Source data:
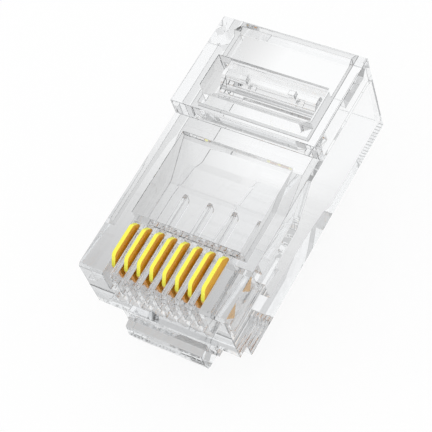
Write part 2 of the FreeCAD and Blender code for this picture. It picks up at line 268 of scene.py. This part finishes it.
def make_polish():
    """The group that gives a polished face its slow waves and its uneven gloss."""
    group = bpy.data.node_groups.new("polish", "ShaderNodeTree")
    for name in ("Wave Length", "Least Roughness", "Added Roughness"):
        group.interface.new_socket(name, in_out="INPUT", socket_type="NodeSocketFloat")
    for name in ("Height", "Roughness"):
        group.interface.new_socket(name, in_out="OUTPUT", socket_type="NodeSocketFloat")
    given = add_node(group, "NodeGroupInput").outputs
    place = add_node(group, "ShaderNodeTexCoord")
    waves = add_node(group, "ShaderNodeTexNoise", [
        ("Vector", place.outputs["Object"]),
        ("Scale", add_math(group, "DIVIDE", 1, given["Wave Length"])),
        ("Detail", WAVE_DETAIL),
    ])
    height = waves.outputs["Fac"]
    least, added = given["Least Roughness"], given["Added Roughness"]
    roughness = add_math(group, "MULTIPLY_ADD", height, added, least)
    add_node(group, "NodeGroupOutput", [("Height", height), ("Roughness", roughness)])
    return group


polish = make_polish()


def make_polished(name, wave_length, wave_height, least_roughness, added_roughness):
    """A material with the polish in it; gives its tree and its shader as well."""
    material = bpy.data.materials.new(name)
    material.use_nodes = True
    tree = material.node_tree
    shader = next(node for node in tree.nodes if node.type == "BSDF_PRINCIPLED")
    finish = add_node(tree, "ShaderNodeGroup", [
        ("Wave Length", wave_length),
        ("Least Roughness", least_roughness),
        ("Added Roughness", added_roughness),
    ], node_tree=polish)
    relief = add_node(tree, "ShaderNodeBump", [
        ("Distance", wave_height),
        ("Height", finish.outputs["Height"]),
    ])
    tree.links.new(relief.outputs["Normal"], shader.inputs["Normal"])
    tree.links.new(finish.outputs["Roughness"], shader.inputs["Roughness"])
    return material, tree, shader


def make_clear_plastic():
    """Clear polycarbonate, a little grey where the eye looks through much of it."""
    material, tree, shader = make_polished(
        "clear_polycarbonate",
        CLEAR_WAVE_LENGTH,
        CLEAR_WAVE_HEIGHT,
        CLEAR_LEAST_ROUGHNESS,
        CLEAR_ADDED_ROUGHNESS,
    )
    shader.inputs["Base Color"].default_value = CLEAR_TINT
    shader.inputs["Transmission Weight"].default_value = 1
    shader.inputs["IOR"].default_value = CLEAR_INDEX
    smoke = add_node(tree, "ShaderNodeVolumeAbsorption", [
        ("Color", SMOKE_GREY),
        ("Density", SMOKE_DENSITY),
    ])
    output = next(node for node in tree.nodes if node.type == "OUTPUT_MATERIAL")
    tree.links.new(smoke.outputs["Volume"], output.inputs["Volume"])
    return material


clear_plastic = make_clear_plastic()


def round_edges(piece, width):
    """Gives every sharp edge of a piece a small rounding."""
    rounding = piece.modifiers.new("rounding", "BEVEL")
    rounding.width = width
    rounding.segments = ROUND_STEPS
    rounding.limit_method = "ANGLE"
    rounding.angle_limit = ROUNDED_ABOVE
    rounding.use_clamp_overlap = False


def make_moulding(node):
    """A clear moulding of the node's shape, with whole flat faces and rounded edges."""
    shape = bmesh.new()
    shape.from_mesh(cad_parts[node].data)
    bmesh.ops.remove_doubles(shape, verts=shape.verts, dist=MERGE_WITHIN)
    bmesh.ops.dissolve_limit(
        shape, angle_limit=FLAT_WITHIN, verts=shape.verts, edges=shape.edges
    )
    mesh = bpy.data.meshes.new(node + "_moulding")
    shape.to_mesh(mesh)
    shape.free()
    mesh.shade_flat()
    mesh.materials.append(clear_plastic)
    moulding = bpy.data.objects.new(node + "_moulding", mesh)
    bpy.context.collection.objects.link(moulding)
    round_edges(moulding, EDGE_ROUND)
    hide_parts(node)
    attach(moulding, node)


make_moulding("housing")

# The contacts: eight blades stamped from copper alloy sheet and plated with bright gold. They
# stand up in the slots of the nose, with two tines each that point down at the conductors.
CONTACT_COUNT = 8
BLADE_EDGE_ROUND = 0.015 * MM
SHOULDER_ROUND = 0.4 * MM
SHOULDER_STEPS = 6
NOSE_RUN = 0.5 * MM
NOSE_DROP = 0.85 * MM
TAIL_CUT = 0.5 * MM
TINE_LENGTH = 0.83 * MM
TINE_INSET = 0.62 * MM
TINE_TIP = 0.1 * MM
TINE_GAP = 1.05 * MM
TINE_ARCH = 0.45 * MM
GOLD_METALLIC = 0.25
GOLD_WAVE_LENGTH = 0.3 * MM
GOLD_WAVE_HEIGHT = 0.001 * MM
GOLD_LEAST_ROUGHNESS = 0.18
GOLD_ADDED_ROUGHNESS = 0.15
# The gold's colours hold painted light: a painted highlight on the narrow edges, and painted shade
# on the flat sides and down in the slot.
GOLD_EDGE_HIGHLIGHT = (1.0, 0.97, 0.1, 1)
GOLD_SIDE_SHADE = (1.0, 0.5, 0.02, 1)
GOLD_SLOT_SHADE = (1.0, 0.42, 0.05, 1)

# How far sideways a face looks where the painted shade of a flat side begins, and where it is full.
SIDE_SHADE_BEGINS = 0.5
SIDE_SHADE_FULL = 0.9

# Depths below the blade's top, down to which the edges keep their painted highlight, and below
# which they carry the painted shade of the slot.
EDGE_HIGHLIGHT_DEPTH = 0.85 * MM
SLOT_SHADE_DEPTH = 1.2 * MM


def make_gold_with_painted_light():
    """
    Bright gold, with painted light in its colour: a painted highlight makes the narrow edges
    yellow, and painted shade makes the flat sides orange. Down in the slot, painted shade makes the
    edges orange too.
    """
    material, tree, shader = make_polished(
        "gold_plating_painted_light",
        GOLD_WAVE_LENGTH,
        GOLD_WAVE_HEIGHT,
        GOLD_LEAST_ROUGHNESS,
        GOLD_ADDED_ROUGHNESS,
    )
    shader.inputs["Metallic"].default_value = GOLD_METALLIC
    place = add_node(tree, "ShaderNodeTexCoord")
    facing = add_node(tree, "ShaderNodeSeparateXYZ", [("Vector", place.outputs["Normal"])])
    side_shade = add_node(tree, "ShaderNodeMapRange", [
        ("Value", add_math(tree, "ABSOLUTE", facing.outputs["X"])),
        ("From Min", SIDE_SHADE_BEGINS),
        ("From Max", SIDE_SHADE_FULL),
    ])
    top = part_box("contact_1")[1][2]
    height = add_node(tree, "ShaderNodeSeparateXYZ", [("Vector", place.outputs["Object"])])
    edge_highlight_share = add_node(tree, "ShaderNodeMapRange", [
        ("Value", height.outputs["Z"]),
        ("From Min", top - SLOT_SHADE_DEPTH),
        ("From Max", top - EDGE_HIGHLIGHT_DEPTH),
    ])
    # Painted shade: the edges turn orange down in the slot, and the flat sides are orange.
    edge = add_mix(tree, edge_highlight_share.outputs["Result"], GOLD_SLOT_SHADE, GOLD_EDGE_HIGHLIGHT)
    colour = add_mix(tree, side_shade.outputs["Result"], edge, GOLD_SIDE_SHADE)
    tree.links.new(colour, shader.inputs["Base Color"])
    return material


def make_blade_tree():
    """The tree that stamps a blade: an outline, its rounded shoulders, and its thickness."""
    tree = bpy.data.node_groups.new("contact_blade", "GeometryNodeTree")
    for name, kind in (
        ("Outline", "NodeSocketGeometry"),
        ("Thickness", "NodeSocketFloat"),
        ("Place", "NodeSocketFloat"),
        ("Corner Radius", "NodeSocketFloat"),
        ("Plating", "NodeSocketMaterial"),
    ):
        tree.interface.new_socket(name, in_out="INPUT", socket_type=kind)
    tree.interface.new_socket("Blade", in_out="OUTPUT", socket_type="NodeSocketGeometry")
    given = add_node(tree, "NodeGroupInput").outputs
    loop = add_node(tree, "GeometryNodeMeshToCurve", [("Mesh", given["Outline"])])
    shoulder = add_node(
        tree, "GeometryNodeInputNamedAttribute", [("Name", "shoulder")], data_type="FLOAT"
    ).outputs["Attribute"]
    rounded = add_node(tree, "GeometryNodeFilletCurve", [
        ("Curve", loop.outputs["Curve"]),
        ("Count", SHOULDER_STEPS),
        ("Radius", add_math(tree, "MULTIPLY", shoulder, given["Corner Radius"])),
    ], mode="POLY")
    face = add_node(
        tree, "GeometryNodeFillCurve", [("Curve", rounded.outputs["Curve"])], mode="NGONS"
    )
    upright = add_node(tree, "ShaderNodeCombineXYZ", [("Z", given["Thickness"])])
    raised = add_node(tree, "GeometryNodeExtrudeMesh", [
        ("Mesh", face.outputs["Mesh"]),
        ("Offset", upright.outputs["Vector"]),
        ("Individual", False),
    ])
    under = add_node(tree, "GeometryNodeFlipFaces", [("Mesh", face.outputs["Mesh"])])
    both = add_node(tree, "GeometryNodeJoinGeometry", [
        ("Geometry", raised.outputs["Mesh"]),
        ("Geometry", under.outputs["Mesh"]),
    ])
    closed = add_node(tree, "GeometryNodeMergeByDistance", [
        ("Geometry", both.outputs["Geometry"]),
        ("Distance", MERGE_WITHIN),
    ])
    near_side = add_math(tree, "MULTIPLY_ADD", given["Thickness"], -0.5, given["Place"])
    in_slot = add_node(tree, "ShaderNodeCombineXYZ", [("X", near_side)])
    stood_up = add_node(tree, "GeometryNodeTransform", [
        ("Geometry", closed.outputs["Geometry"]),
        ("Translation", in_slot.outputs["Vector"]),
        ("Rotation", (math.pi / 2, 0, math.pi / 2)),
    ])
    real = add_node(
        tree, "GeometryNodeRealizeInstances", [("Geometry", stood_up.outputs["Geometry"])]
    )
    plated = add_node(tree, "GeometryNodeSetMaterial", [
        ("Geometry", real.outputs["Geometry"]),
        ("Material", given["Plating"]),
    ])
    add_node(tree, "NodeGroupOutput", [("Blade", plated.outputs["Geometry"])])
    return tree


def draw_blade_outline(name, low, high):
    """The blade's outline, drawn flat: along the plug as x and up as y."""
    front, rear, top, tip = low.y, high.y, high.z, low.z
    middle = (front + rear) / 2
    foot = tip + TINE_LENGTH
    shoulders = [
        (front, top - NOSE_DROP),
        (front + NOSE_RUN, top),
        (rear - TAIL_CUT, top),
        (rear, top - TAIL_CUT),
    ]
    tines = [
        (rear, foot),
        (rear - TINE_INSET + TINE_TIP / 2, tip),
        (rear - TINE_INSET - TINE_TIP / 2, tip),
        (middle + TINE_GAP / 2, foot),
        (middle + TINE_GAP / 4, foot + TINE_ARCH),
        (middle - TINE_GAP / 4, foot + TINE_ARCH),
        (middle - TINE_GAP / 2, foot),
        (front + TINE_INSET + TINE_TIP / 2, tip),
        (front + TINE_INSET - TINE_TIP / 2, tip),
        (front, foot),
    ]
    points = shoulders + tines
    count = len(points)
    mesh = bpy.data.meshes.new(name)
    mesh.from_pydata(
        [(along, high_up, 0) for along, high_up in points],
        [(point, (point + 1) % count) for point in range(count)],
        [],
    )
    shoulder = mesh.attributes.new("shoulder", "FLOAT", "POINT")
    for point in range(len(shoulders)):
        shoulder.data[point].value = 1
    return mesh


gold = make_gold_with_painted_light()
blade_tree = make_blade_tree()
sockets = {
    item.name: item.identifier
    for item in blade_tree.interface.items_tree
    if item.in_out == "INPUT"
}
for number in range(1, CONTACT_COUNT + 1):
    contact = f"contact_{number}"
    low, high = (Vector(corner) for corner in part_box(contact))
    outline = draw_blade_outline(f"blade_outline_{number}", low, high)
    blade = bpy.data.objects.new(f"blade_{number}", outline)
    bpy.context.collection.objects.link(blade)
    stamping = blade.modifiers.new("stamping", "NODES")
    stamping.node_group = blade_tree
    stamping[sockets["Thickness"]] = high.x - low.x
    stamping[sockets["Place"]] = (low.x + high.x) / 2
    stamping[sockets["Corner Radius"]] = SHOULDER_ROUND
    stamping[sockets["Plating"]] = gold
    stamped = blade.evaluated_get(bpy.context.evaluated_depsgraph_get())
    mesh = bpy.data.meshes.new_from_object(stamped)
    mesh.name = f"blade_{number}"
    blade.modifiers.clear()
    blade.data = mesh
    mesh.shade_flat()
    round_edges(blade, BLADE_EDGE_ROUND)
    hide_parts(contact)
    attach(blade, contact)

# The latch: a springy tongue of the same clear plastic, moulded on at the lower edge of the
# nose. It runs back under the plug, and its two shoulders catch behind the jack's stops.
make_moulding("latch")

# The jacket clamp: a bar of the same plastic in the window of the rear block. It hangs on a
# thin web along its front edge, and the crimp pushes it down on to the cable's jacket.
make_moulding("jacket_clamp")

Task details: Filter out every line that lacks the word "attach", and copy the rest.

Response to this exercise:
    attach(moulding, node)
    attach(blade, contact)